View Single Post
  #23   Report Post  
Paul Stamler
 
Posts: n/a
Default


"Ricky W. Hunt" wrote in message
news:JF1ed.285798$MQ5.15254@attbi_s52...
"Ben Bradley" wrote in message
...

I heard a famous slide player (can't remember who at the moment) talk

about
how slide came about. He said the only guitars most of the guys in the

poor
neighborhoods could get were of such poor quality and bad action that you
could literally not press down the strings in some places and the slide

was
simply a mechanical device to overcome that. That certainly sounds

plausible
if you've ever played a cheap guitar.


It is. Another plausible possibility: in the early 20th century there was
something of a craze for Hawaiian music on the US mainland, including
Hawaiian slide guitar (played with the guitar on the lap and a heavy steel
in the left hand). Hawaiian troupes toured, and may have been seen by early
blues guitarists.

On the third hand, apparently blues guitarists were playing slide-style
guitars using the blade of a knife for fretting before the Hawaiian music
craze, so the latter may have reinforced an already-present idea.
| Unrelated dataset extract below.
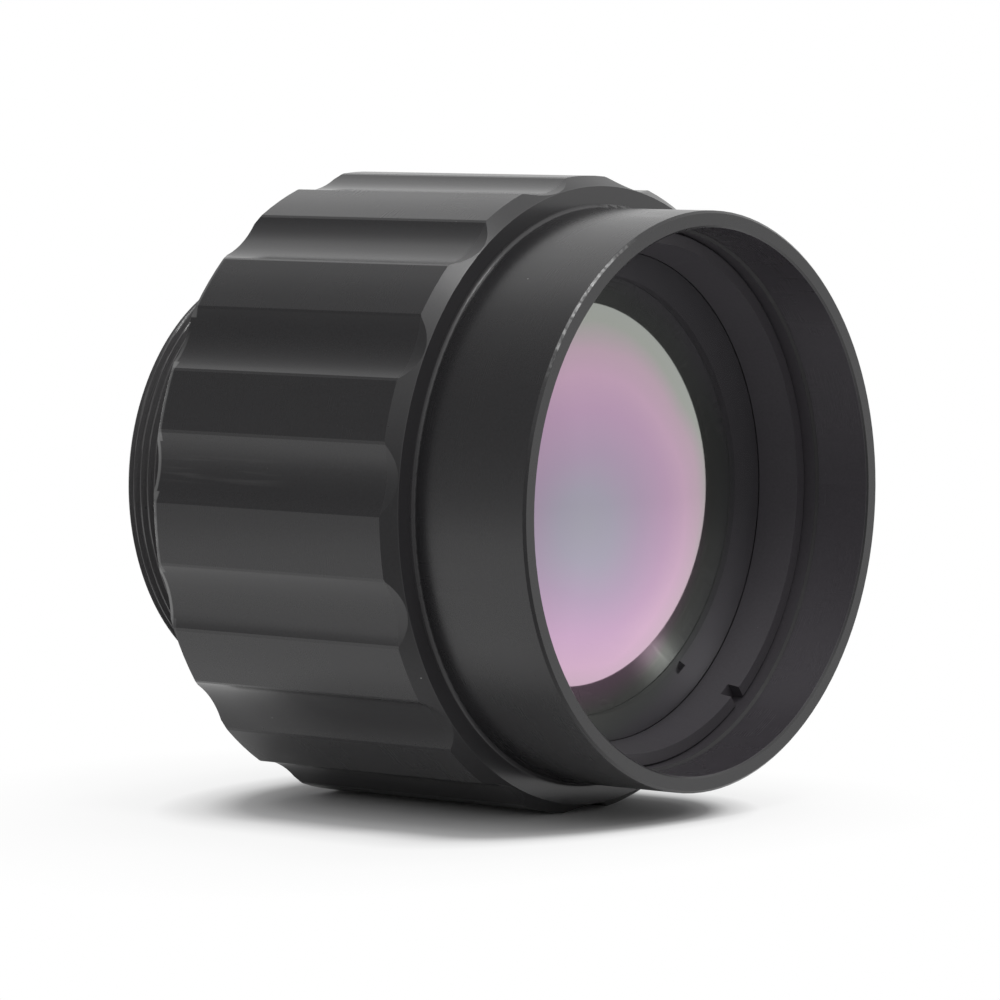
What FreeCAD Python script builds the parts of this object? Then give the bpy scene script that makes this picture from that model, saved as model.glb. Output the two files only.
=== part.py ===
"""Fixed-focus lens for a thermal imaging camera.

A turned barrel with a fluted grip and a plain hood carries a deep-set germanium
front element. A sleeve with the mounting thread is screwed in behind it.

Frame: millimetres, optical axis along X with the hood towards +X, +Z up. The
origin is on the optical axis, in the flange seat at the back of the grip.
"""
import FreeCAD, Part
import math
import os
import re

import Sketcher

doc = FreeCAD.newDocument("ThermalLens")
V = FreeCAD.Vector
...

On the fourth hand, a lot of musicologists trace slide-style playing back to
African stringed instruments and their playing styles. A lot of
African-American blues players got their start playing a "diddley-bow", a
single string (often a piece of fence wire) nailed to the side of a building
with two pieces of sharp-edged wood wedged in as bridges, played with
something that served as a slide, be it a knife-blade, a bottle neck, a
medicine bottle or a deep socket from Sears. It was also called a
"bow-diddley", and now you know where *his* name came from. Confusingly, a
"bow-diddley" sometimes also referred to a mouth-bow.